The lower-rate challenge turns on velocity, not just yield
Ed Ludlow pressed the point Circle’s utility argument has to answer. USDC circulation growth can lift revenue, but the company’s profit is pressured when the return on assets backing the stablecoin declines. If that is the business model, Ludlow asked, what is Circle’s plan for a lower-rate environment?
Allaire rejected the premise that falling rates had only hurt the model. Around December 2023, he said, the yield curve started coming in and “almost all” of the rate-cutting cycle got undertaken. Rates came down more than 40%, in his account, while USDC in circulation grew by “multiple hundreds of percent” and transaction volumes grew “massively.”
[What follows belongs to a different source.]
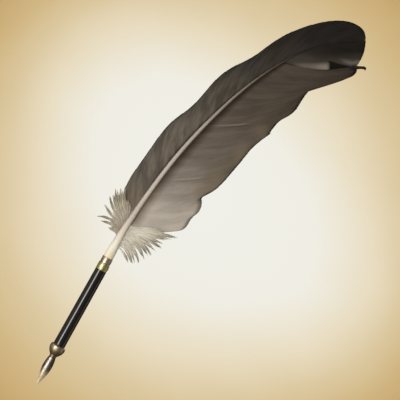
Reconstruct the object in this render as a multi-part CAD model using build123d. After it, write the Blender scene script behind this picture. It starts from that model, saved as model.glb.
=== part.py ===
"""Feather dip pen: a turned and lacquered holder with a steel nib at one end and a wing feather at the other.

Frame: the barrel's axis is Z, with the nib's writing point at the origin and the feather above it.
The feather's upper face, and the nib's convex face, look towards -Y. The feather bends towards +X.
All sizes are in millimetres.
"""

from build123d import *
import math
import os

# ---------------------------------------------------------------- levels along the pen's axis
SOCKET_MOUTH_Z = 19.9
COLLAR_BOTTOM_Z = 21.4
COLLAR_TOP_Z = 29.1
BARREL_FRONT_Z = 29.4
BARREL_REAR_Z = 85.2
FERRULE_TOP_Z = 89.7
RING_TOP_Z = 94.2
CALAMUS_END_Z = 71.5
RACHIS_START_Z = 108.0

# ---------------------------------------------------------------- nib
NIB_SHEET = 0.25
NIB_HEEL_Z = 31.2
NIB_THROAT_Z = 19.7
# Outer radius, half angle in degrees and ridge of the heel that plugs into the socket.
NIB_HEEL = (2.03, 100.0, -2.03)
VENT_Z = 11.5
VENT_RADIUS = 0.55
SLIT_WIDTH = 0.08
# Each slice of the nib: level, outer radius of the bent sheet, half angle in degrees, place of its ridge on Y.
NIB_SLICES = [
    (0.0, 1.5, 11.0, -0.35),
    (3.0, 2.1, 31.0, -0.68),
    (6.0, 2.7, 47.0, -1.00),
    (9.0, 3.2, 58.5, -1.30),
    (12.0, 3.4, 66.0, -1.56),
    (15.0, 3.3, 71.5, -1.78),
    (17.5, 2.95, 76.0, -1.93),
    (NIB_THROAT_Z, *NIB_HEEL),
]

# ---------------------------------------------------------------- nib socket and its spring
SOCKET_BORE_RADIUS = 2.05
SOCKET_RADIUS = 2.3
SOCKET_END_Z = 33.0
MOUTH_CHAMFER = 0.1
SPRING_RADIUS = 1.76
SPRING_SHEET = 0.2
SPRING_TIP_Z = 22.5
SPRING_BASE_Z = 31.5
SPRING_BASE_THICKNESS = 0.6
SPRING_BASE_GAP = 0.02
SPRING_SLOT_WIDTH = 1.0
SPRING_SLOT_FLOOR = 1.0
SPRING_FINGERS = 4

# ---------------------------------------------------------------- front collar, its thread and the bush
COLLAR_NECK_RADIUS = 2.55
COLLAR_NECK_TOP_Z = 21.9
COLLAR_RIM_RADIUS = 5.25
STAND_LAND_Z = (26.5, 27.7)
# The bell's flank between its neck and its cylindrical land: (radius, level).
BELL_FLANK = [(COLLAR_NECK_RADIUS, COLLAR_NECK_TOP_Z), (3.45, 22.7), (4.45, 24.2), (5.05, 25.7), (5.2, 26.35)]
BELL_SHOULDER_MIDDLE = (4.98, 28.55)
BELL_SHOULDER_END_RADIUS = 4.3
THREAD_PITCH = 0.75
THREAD_MAJOR_RADIUS = 2.95
THREAD_MINOR_RADIUS = 2.66
THREAD_CLEARANCE = 0.05
SPIGOT_TOP_Z = 38.4
BUSH_TOP_Z = 39.4
WASHER_RADIUS = 3.85

# ---------------------------------------------------------------- barrel and rear fittings
BARREL_FRONT_RADIUS = 3.97
BARREL_REAR_RADIUS = 3.80
BARREL_BORE_RADIUS = 3.35
EDGE_BREAK = 0.15
FERRULE_RADIUS = 4.05
FERRULE_SPIGOT_Z = 78.2
FERRULE_SPIGOT_BORE = 3.08
RING_RADIUS = 3.75
RING_BORE_RADIUS = 3.42
SEAT_CONE_DEPTH = 0.8
BEAD_RADIUS = 0.28
GLUE_BEAD = 0.35
GLUE_SETBACK = 0.02
# Outer radius of the hollow quill end, level by level.
CALAMUS_PROFILE = [
    (CALAMUS_END_Z, 2.35),
    (76.0, 2.62),
    (81.0, 2.86),
    (86.0, 3.08),
    (91.0, 3.24),
    (96.0, 3.33),
    (100.0, 3.22),
    (104.0, 2.98),
    (RACHIS_START_Z, 2.70),
]
CALAMUS_WALL = 0.45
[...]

His economic claim was that lower interest rates can create “higher velocity money” and more demand for money in the economy, which can in turn support stablecoin growth. In that framing, the effect of lower rates is not limited to lower reserve returns; it can also increase demand for money and transaction activity. Allaire put the core point this way: “Interest rates are a factor, but fundamentally it’s utility, it’s network effects, it’s the number of apps, developers and others that drive it.”
Allaire also pointed to policy and regulatory signals as evidence that stablecoin adoption is being framed around utility. He referred to the Treasury Secretary talking about trillions of dollars of stablecoins in circulation, and to regulation such as the Clarity Act defining models for incentivizing stablecoin adoption based on utility. He presented both as signs that stablecoin growth will be driven by use cases and network adoption.
That is the center of the disagreement. Ludlow’s question isolates reserve returns as a profitability pressure when rates decline. Allaire’s answer is that Circle can benefit from lower rates if they increase money velocity, USDC circulation, and transaction activity — and if ARC, CPN, and other platform services turn that activity into durable economics.